On very low voltage connections, a simple skint place in the wire can cause corrosion & faillure. While working on a Roadmaster the Air Temp Sensor showed bad, a new one did not fix it.
A close inspection of the wire showed a very tiny break in the insulation, the copper wire was green causing the failure of the 5v device.
Electricity flows on the OUTSIDE of the wire surface, not the inside, this is why a small bit of corrosion on an otherwise solid connection can fail.
 
The signal voltages to your engine components can vary as low as 3.0vdc is why I made this mention.
 
4. High Voltage,
 a seldom problem however the voltage regulator in the alternator can go bad sending high voltage to components. The battery voltage indicator should indicate this but only during high engine speeds, usually while you're looking at the road.

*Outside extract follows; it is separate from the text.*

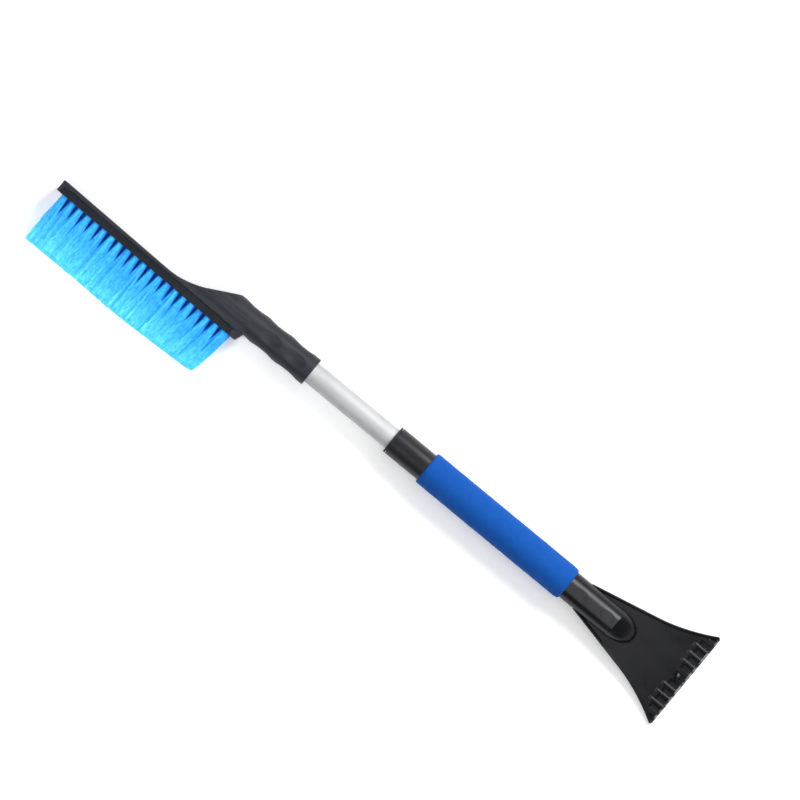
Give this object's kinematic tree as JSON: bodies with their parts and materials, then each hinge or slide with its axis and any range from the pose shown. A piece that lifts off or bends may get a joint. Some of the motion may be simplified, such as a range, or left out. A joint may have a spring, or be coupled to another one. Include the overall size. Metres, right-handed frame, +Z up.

At idle it may show correct voltage, 14.0~
 
Bottom Line
1 Low Voltage, most likely culprit
2. Poor Grounds next
3. Invisible Corrosion
4. High Voltage
 
Fixing cars is a tedious and often maddening task, I feel for your wrench, however FAIL NOT to bite the bullet and take it to a reputable dealer before spending good money after bad..

 
I'm so sorry to be so wordy however this issue is multifaceted and required a more complete explanation.
 
DrVette

#76 of 89 Re: Similar issue [mountainboy1] by drvette

Nov 25, 2011 (2:43 pm)

Replying to: mountainboy1 (Sep 16, 2011 7:05 am)
See my test for shuddering transmission issues.
http://townhall-talk.edmunds.com/direct/view/.f17eeed/73#MSG73

#77 of 89 Re: transmission flutter any more fixes???2008 cobalt [gpara] by drvette

Nov 25, 2011 (2:52 pm)

Replying to: gpara (Oct 11, 2011 2:23 pm)
See my test for shuddering transmission issues. Post No 74
http://townhall-talk.edmunds.com/direct/view/.f17eeed/73#MSG73
 
Also note that GM Cust Ser is answering many of these postings, perhaps they'll institute a TSB [Technical Service Bulletin] for this issue.
 
Note, TSB's are unlike "Recalls" where the mfg contacts YOU.
YOU must contact THEM with a complaint to get resolution.

Also, depending upon the dealer/service writer, you may have to be aware of a TSB regarding your issue to force their hand.